FAQs: Addressing Common Fulfillment Speed Questions

Q: I'm a small business with a single employee handling fulfillment. Where should I start?
A: Begin with Strategy 1 (Layout) and Strategy 5 (Culture). Even in a small space, organize your best-sellers for quick access. Implement basic barcode scanning with a low-cost app paired with your cart platform. Most importantly, document your process and time yourself to find your single biggest time-waster, then find a simple tool or method to fix it.

Q: How can I afford a WMS or automation as a growing business?
A: Look at cloud-based, SaaS (Software-as-a-Service) WMS solutions that scale with your volume and charge monthly per user or per order. The productivity gains and error reduction often pay for the subscription within months. For automation, start with the simplest, most affordable tools that solve your most painful problem, like a label printer or a mobile scanner.

Q: How do I measure the success of these strategies beyond "faster delivery"?
A> Track Key Performance Indicators (KPIs) like: Order Cycle Time (from order placed to carrier scan), Units Picked per Hour, Cost per Order Shipped, Inventory Accuracy Rate, and On-Time Shipping Rate. Improvements here directly correlate to lower costs, higher customer satisfaction, and increased capacity.

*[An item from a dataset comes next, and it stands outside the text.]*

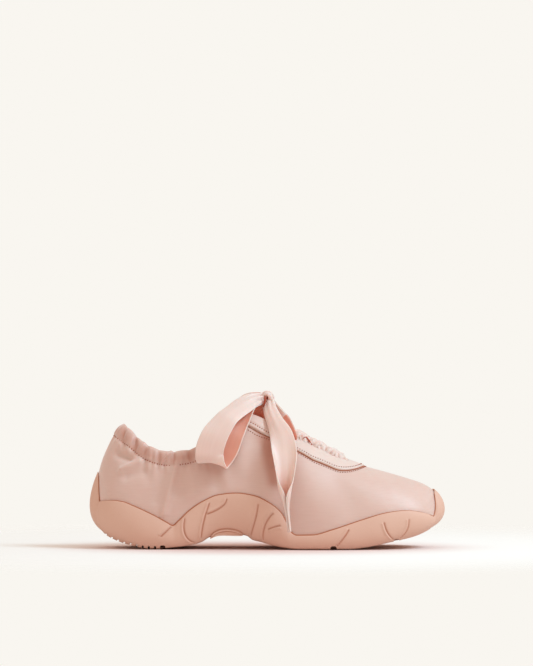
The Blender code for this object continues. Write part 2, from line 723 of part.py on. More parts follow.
def lace_route(surface, start, end, arch, steps=6):
    """Points across the throat from one eyelet to another, with the direction across the lace at each."""
    height = lambda u, v: lace_base(surface, u, v)
    lift = EYESTAY_GAP + EYESTAY_WALL + GAP + RIBBON_THICK / 2
    points, normals = [], []
    for k in range(steps + 1):
        x, y = share(Vector(start), Vector(end), k / steps)
        foot = on_surface(height, x, y, 0.0)
        normals.append((on_surface(height, x, y, 1.0) - foot).normalized())
        points.append(foot + normals[-1] * (lift + arch * math.sin(math.pi * k / steps)))
    aheads = [points[min(k + 1, steps)] - points[max(k - 1, 0)] for k in range(steps + 1)]
    return [(point, normal.cross(ahead).normalized()) for point, normal, ahead in zip(points, normals, aheads)]


def band(route, columns, rows, width):
    """Sheet along a route of points and directions, as wide as width(share of its length) says."""
    points = np.array([[*point, *direction] for point, direction in route], float)

    def point(column, row):
        f = column / (columns - 1)
        place = flow(points, f * (len(points) - 1))
        return Vector(place[:3]) + Vector(place[3:]).normalized() * width(f) * (row / (rows - 1) - 0.5)

    return sheet(columns, rows, point)


def knot_solid(clearance):
    """The knot's rounded form, grown by a clearance."""
    centre, radii = KNOT
    bm = bmesh.new()
    bmesh.ops.create_uvsphere(bm, u_segments=12, v_segments=8, radius=1.0)
    bmesh.ops.scale(bm, vec=[radius + clearance for radius in radii], verts=bm.verts)
    bmesh.ops.translate(bm, vec=centre, verts=bm.verts)
    return bm


def make_laces(collection, surface, knot_cutter):
    """The lace's crossings over the throat and its two straps up to the knot, joined where they meet."""
    routes = []
    front_x, front_half = EYELETS[0]
    routes.append(lace_route(surface, (front_x, -front_half), (front_x, front_half), LACE_ARCH))
    for (x, half), (next_x, next_half) in zip(EYELETS, EYELETS[1:]):
        for side, over in ((LATERAL, 0.0), (MEDIAL, RIBBON_THICK / 2)):
            routes.append(lace_route(surface, (x, side * half), (next_x, -side * next_half), LACE_ARCH + over))
    for side in (LATERAL, MEDIAL):
        routes.append(strap_route(surface, side))
    joined = helper_collection("lace_bands")
    steady = lambda f: LACE_WIDTH
    laces = add_object("lace_crossings", band(routes[0], 7, 2, steady), collection, "ribbon_satin")
    thicken(laces, RIBBON_THICK, 0)
    for k, route in enumerate(routes[1:]):
        strip = add_helper(f"lace_band_{k}", band(route, 7, 2, steady), joined)
        thicken(strip, RIBBON_THICK, 0)
    combine(laces, joined, "UNION")
    combine(laces, knot_cutter, "DIFFERENCE")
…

Q: My biggest delay is from suppliers with stockouts. How can I streamline that?
A> This touches on inventory management, a key feeder to fulfillment. Implement inventory forecasting tools, establish safety stock levels for key items, and diversify your suppliers if possible. Improve communication with your top suppliers by sharing your sales forecasts and setting clear expectations on lead times and stock notifications.